The final round is a departure from the rest of the game since there’s only one shop encounter (at the very beginning) and also no enemy waves; instead, it’s just a gauntlet of all the previous bosses. However, these versions of the bosses are different than their original counterparts, shooting more bullets and moving faster. Normally, I’d appreciate the fact that these aren’t total rehashes of earlier bosses like I’ve seen in other games, but unfortunately, the round 7 boss is among them, once again being impossible without a speed-up item, but now you need the absolute fastest speed-up item to avoid it.
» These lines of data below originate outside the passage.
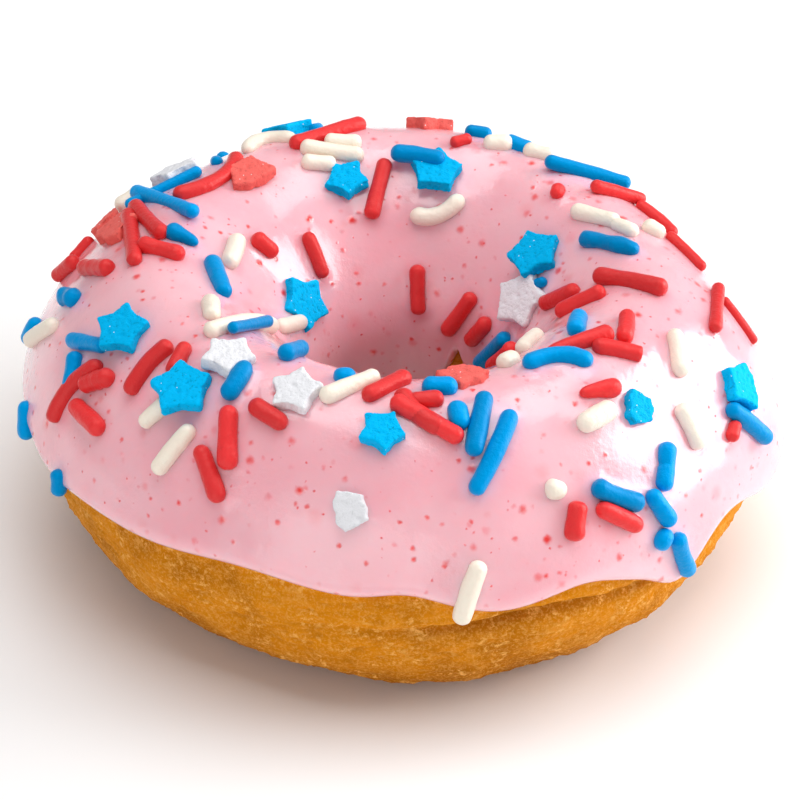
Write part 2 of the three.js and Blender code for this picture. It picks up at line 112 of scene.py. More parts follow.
# Icing.
ICING_GAP = 0.3
ICING_THICKNESS = 1.1
ICING_UNDERSIDE = -0.35  # it lies in the crumb, so no light shows between them
ICING_FOOT = -0.15
COVERED_INSET = 0.6  # how far the crust under the icing is kept below it
ICING_LIP_FADE = 6  # degrees over which its ripples die out at its edges
FLOW_WAVES = [(0.1, 4, 2), (0.07, 9, -3)]
FLOW_RIPPLES = [(0.06, 9), (0.025, 2.6)]  # height and size of what the set surface keeps of the flow
ICING_SWELLINGS = [(346, 13, 1.05), (45, 18, 0.4), (190, 16, 0.5)]
LIP_WIDTH = 4.5
OUTER_EDGE = 3
OUTER_RIPPLE = (7, 0.6)
OUTER_EDGE_RUNS = [
    (200, 10, -3),
    (245, 15, 5),
    (270, 6, 3.5),
    (284, 7, -3),
    (298, 6, 2.5),
    (316, 6, -9),
    (316, 13, -9.5),
    (341, 9, -11),
    (30, 12, -7),
    (75, 10, 4),
    (108, 9, -8),
    (150, 12, 4),
]
HOLE_EDGE = 188
HOLE_RIPPLE = (5, 1.5)
HOLE_EDGE_RUNS = [(56, 6, -9), (88, 26, 11), (124, 15, 8), (250, 30, 4), (330, 18, -4)]

# Strawberry bits in the icing: (mean distance as a share of the usual one, radius, share that is there,
# how much of their red shows through).
FLECKS = [(1.5, 1.3, 0.45, 0.24), (1, 0.7, 0.6, 0.95), (0.6, 0.42, 0.42, 0.9), (0.34, 0.22, 0.25, 0.8)]
FLECK_STRAY = 0.45  # how far their outlines wander
FLECK_LOT = 0.3  # share of the drawn flecks that show as much red as they can
FLECK_CORE = 0.15  # share of a fleck's radius that is red all over

# Where the icing wets a sprinkle it climbs a little; round the rods it is tinted, partly with their dye and
# partly with painted red bounce light and painted bluish shade.
WET_CLIMB = 0.16
WET_REACH = 0.55
DYE_AND_LIGHT_REACH = 0.8
RIM_WIDTH = 9  # how far the icing runs out thin at its lower edge, where it is painted pale with the light its rounded bead catches

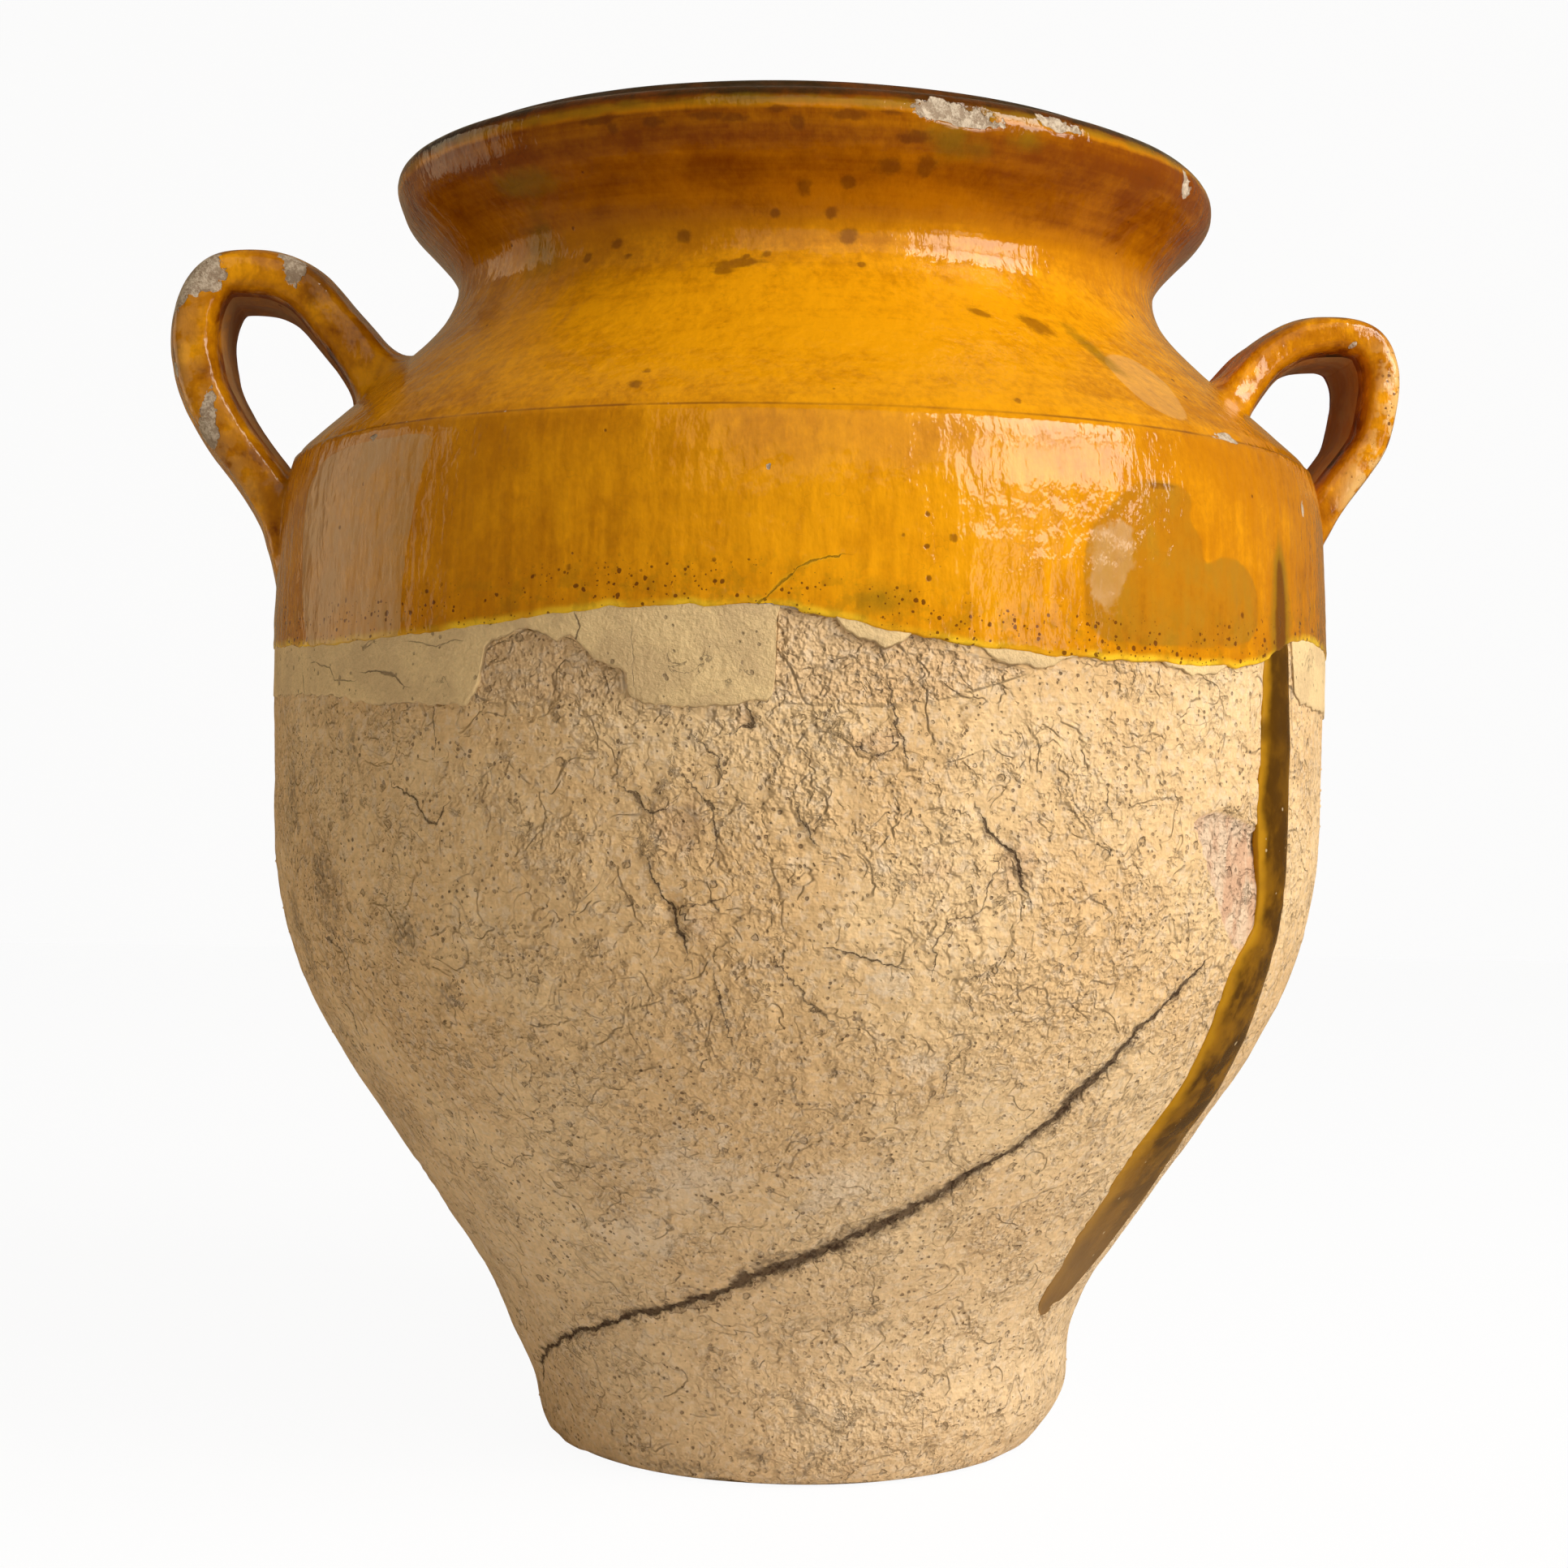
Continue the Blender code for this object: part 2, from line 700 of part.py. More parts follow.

Not only does this make all of the other projectile-based bosses unfeasible, but this round also includes the new bosses once you’ve beaten the old ones, starting with the round 8 boss (which is hard enough even when you’re in control of yourself). Needless to say, this is the part where I gave up.

So yeah, I would not recommend this game. There’s a good game buried in here (or at least an okay game), but the awkward camera and the round 7 boss ruin much of what could have made the game fun. You’d think with this being a remaster and all, they’d go back and fix the game’s major issues, but I guess not. If you’re still set on playing it, here’s my recommended stage order:

1.Plaleaf
4.Doli Micca
3.La Dune
2.Tabas
5.Polaria
9.Apochal
11.Depooble
10.Cavian
6.Mockstar
8.Dawndusk
7.Pocarius
12.Salfar

P.S. The “rapid” fire upgrade is a lie; it only shoots, like, twice per second, making it even less useful than bombs. If you think it will save your thumbs, you’re sorely mistaken.